● Short problem: Reproduce precisely the lines of the listing below, starting with the line that contains "return revolve(Plane.XZ *" and stopping after the line that contains "LIP_LEAN = 0.05"; include nothing else.

● Provided records:
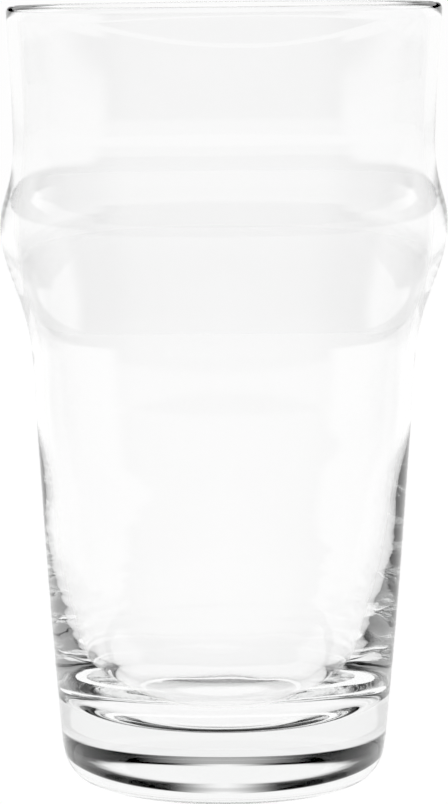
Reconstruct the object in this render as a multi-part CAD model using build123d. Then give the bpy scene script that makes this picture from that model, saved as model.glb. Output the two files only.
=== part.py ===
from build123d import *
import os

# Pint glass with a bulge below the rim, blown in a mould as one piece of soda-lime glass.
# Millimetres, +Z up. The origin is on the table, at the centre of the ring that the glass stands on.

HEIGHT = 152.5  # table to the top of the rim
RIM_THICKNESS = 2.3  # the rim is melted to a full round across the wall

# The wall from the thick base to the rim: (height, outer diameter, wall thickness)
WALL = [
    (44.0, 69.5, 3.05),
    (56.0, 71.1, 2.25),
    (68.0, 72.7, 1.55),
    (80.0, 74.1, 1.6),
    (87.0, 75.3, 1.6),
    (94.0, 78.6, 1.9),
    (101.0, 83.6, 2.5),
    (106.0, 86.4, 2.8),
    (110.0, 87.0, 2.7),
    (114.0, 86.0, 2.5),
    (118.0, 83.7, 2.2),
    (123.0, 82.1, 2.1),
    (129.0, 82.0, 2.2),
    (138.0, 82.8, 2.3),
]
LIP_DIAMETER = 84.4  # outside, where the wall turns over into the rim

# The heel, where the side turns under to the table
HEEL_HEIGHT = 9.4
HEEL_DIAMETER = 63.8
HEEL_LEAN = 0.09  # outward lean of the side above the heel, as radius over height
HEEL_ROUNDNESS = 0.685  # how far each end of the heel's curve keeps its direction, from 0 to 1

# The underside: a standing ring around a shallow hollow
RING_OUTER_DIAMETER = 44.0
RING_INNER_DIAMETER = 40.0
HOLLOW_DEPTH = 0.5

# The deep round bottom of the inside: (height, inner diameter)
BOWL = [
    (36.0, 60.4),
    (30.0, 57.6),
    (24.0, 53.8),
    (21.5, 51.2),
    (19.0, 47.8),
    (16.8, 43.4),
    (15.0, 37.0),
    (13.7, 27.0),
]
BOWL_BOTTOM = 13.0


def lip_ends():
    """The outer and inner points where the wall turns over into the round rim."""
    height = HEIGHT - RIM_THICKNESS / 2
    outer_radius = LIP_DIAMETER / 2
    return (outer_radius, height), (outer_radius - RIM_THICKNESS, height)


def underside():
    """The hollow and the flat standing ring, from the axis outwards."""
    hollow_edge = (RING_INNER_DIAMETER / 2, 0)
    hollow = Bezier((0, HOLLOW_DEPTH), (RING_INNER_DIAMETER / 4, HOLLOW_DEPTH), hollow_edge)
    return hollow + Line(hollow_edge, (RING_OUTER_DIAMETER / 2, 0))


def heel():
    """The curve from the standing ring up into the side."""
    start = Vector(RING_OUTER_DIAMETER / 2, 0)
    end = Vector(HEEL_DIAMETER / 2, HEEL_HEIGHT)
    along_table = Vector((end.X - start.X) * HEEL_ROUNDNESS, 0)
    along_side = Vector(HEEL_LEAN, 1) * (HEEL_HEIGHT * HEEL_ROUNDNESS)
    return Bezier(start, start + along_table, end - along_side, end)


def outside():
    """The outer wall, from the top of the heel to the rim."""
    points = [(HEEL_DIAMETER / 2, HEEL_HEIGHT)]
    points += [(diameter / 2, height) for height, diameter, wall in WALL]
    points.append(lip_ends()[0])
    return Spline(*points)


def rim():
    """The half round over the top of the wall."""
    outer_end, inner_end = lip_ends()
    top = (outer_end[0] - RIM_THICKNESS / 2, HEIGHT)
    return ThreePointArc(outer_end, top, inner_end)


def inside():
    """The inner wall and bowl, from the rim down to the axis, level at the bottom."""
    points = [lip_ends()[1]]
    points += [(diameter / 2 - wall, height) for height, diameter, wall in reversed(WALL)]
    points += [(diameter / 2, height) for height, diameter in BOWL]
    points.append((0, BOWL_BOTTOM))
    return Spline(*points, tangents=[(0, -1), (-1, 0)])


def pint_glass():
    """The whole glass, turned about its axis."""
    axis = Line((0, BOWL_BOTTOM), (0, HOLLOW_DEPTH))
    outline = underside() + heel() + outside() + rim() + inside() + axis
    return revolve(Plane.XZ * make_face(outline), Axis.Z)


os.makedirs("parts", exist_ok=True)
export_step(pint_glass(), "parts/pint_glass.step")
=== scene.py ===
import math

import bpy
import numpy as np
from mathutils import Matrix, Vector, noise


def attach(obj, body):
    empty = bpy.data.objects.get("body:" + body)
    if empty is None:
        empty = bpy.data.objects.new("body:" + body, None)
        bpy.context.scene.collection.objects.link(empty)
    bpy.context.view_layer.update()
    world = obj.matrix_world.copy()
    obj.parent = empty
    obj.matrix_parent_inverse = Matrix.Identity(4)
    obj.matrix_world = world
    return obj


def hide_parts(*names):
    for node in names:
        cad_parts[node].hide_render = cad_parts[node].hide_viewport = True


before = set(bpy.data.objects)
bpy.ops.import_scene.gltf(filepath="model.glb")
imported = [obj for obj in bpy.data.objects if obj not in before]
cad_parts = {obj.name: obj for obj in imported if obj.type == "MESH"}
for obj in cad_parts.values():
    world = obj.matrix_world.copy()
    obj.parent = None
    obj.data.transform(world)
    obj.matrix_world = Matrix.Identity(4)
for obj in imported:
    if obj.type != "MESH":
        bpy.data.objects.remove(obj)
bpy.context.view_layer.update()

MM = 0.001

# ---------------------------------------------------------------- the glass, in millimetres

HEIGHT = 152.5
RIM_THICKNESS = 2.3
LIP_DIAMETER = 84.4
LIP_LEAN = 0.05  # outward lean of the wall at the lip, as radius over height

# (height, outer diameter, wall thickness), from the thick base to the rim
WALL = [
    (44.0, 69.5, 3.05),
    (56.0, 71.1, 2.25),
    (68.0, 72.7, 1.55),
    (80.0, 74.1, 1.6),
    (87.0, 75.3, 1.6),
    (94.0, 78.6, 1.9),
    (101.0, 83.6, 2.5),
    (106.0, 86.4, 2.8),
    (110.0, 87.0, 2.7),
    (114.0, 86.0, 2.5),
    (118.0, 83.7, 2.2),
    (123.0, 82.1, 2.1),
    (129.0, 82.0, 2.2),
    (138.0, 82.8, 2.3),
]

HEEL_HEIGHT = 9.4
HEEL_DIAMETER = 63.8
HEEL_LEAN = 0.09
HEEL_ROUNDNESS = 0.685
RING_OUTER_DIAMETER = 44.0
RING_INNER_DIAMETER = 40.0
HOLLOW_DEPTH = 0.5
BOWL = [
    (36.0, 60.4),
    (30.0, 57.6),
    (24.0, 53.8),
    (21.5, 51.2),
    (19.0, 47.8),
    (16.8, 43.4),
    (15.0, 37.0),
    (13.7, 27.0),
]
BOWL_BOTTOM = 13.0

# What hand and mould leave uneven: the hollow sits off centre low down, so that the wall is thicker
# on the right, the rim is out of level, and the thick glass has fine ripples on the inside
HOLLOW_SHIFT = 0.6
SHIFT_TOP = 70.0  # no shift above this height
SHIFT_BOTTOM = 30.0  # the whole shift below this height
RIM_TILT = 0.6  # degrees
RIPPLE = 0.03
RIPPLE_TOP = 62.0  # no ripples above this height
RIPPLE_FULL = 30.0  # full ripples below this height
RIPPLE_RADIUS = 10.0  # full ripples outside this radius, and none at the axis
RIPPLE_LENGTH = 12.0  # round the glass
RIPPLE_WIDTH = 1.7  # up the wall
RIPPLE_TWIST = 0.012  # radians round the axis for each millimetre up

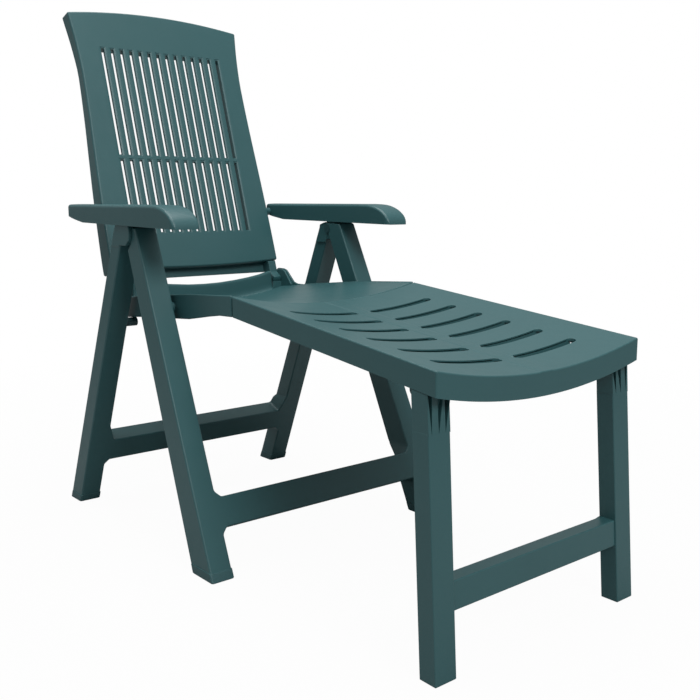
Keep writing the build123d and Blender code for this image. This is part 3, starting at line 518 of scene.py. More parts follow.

● Written reply:
    return revolve(Plane.XZ * make_face(outline), Axis.Z)


os.makedirs("parts", exist_ok=True)
export_step(pint_glass(), "parts/pint_glass.step")
=== scene.py ===
import math

import bpy
import numpy as np
from mathutils import Matrix, Vector, noise


def attach(obj, body):
    empty = bpy.data.objects.get("body:" + body)
    if empty is None:
        empty = bpy.data.objects.new("body:" + body, None)
        bpy.context.scene.collection.objects.link(empty)
    bpy.context.view_layer.update()
    world = obj.matrix_world.copy()
    obj.parent = empty
    obj.matrix_parent_inverse = Matrix.Identity(4)
    obj.matrix_world = world
    return obj


def hide_parts(*names):
    for node in names:
        cad_parts[node].hide_render = cad_parts[node].hide_viewport = True


before = set(bpy.data.objects)
bpy.ops.import_scene.gltf(filepath="model.glb")
imported = [obj for obj in bpy.data.objects if obj not in before]
cad_parts = {obj.name: obj for obj in imported if obj.type == "MESH"}
for obj in cad_parts.values():
    world = obj.matrix_world.copy()
    obj.parent = None
    obj.data.transform(world)
    obj.matrix_world = Matrix.Identity(4)
for obj in imported:
    if obj.type != "MESH":
        bpy.data.objects.remove(obj)
bpy.context.view_layer.update()

MM = 0.001

# ---------------------------------------------------------------- the glass, in millimetres

HEIGHT = 152.5
RIM_THICKNESS = 2.3
LIP_DIAMETER = 84.4
LIP_LEAN = 0.05  # outward lean of the wall at the lip, as radius over height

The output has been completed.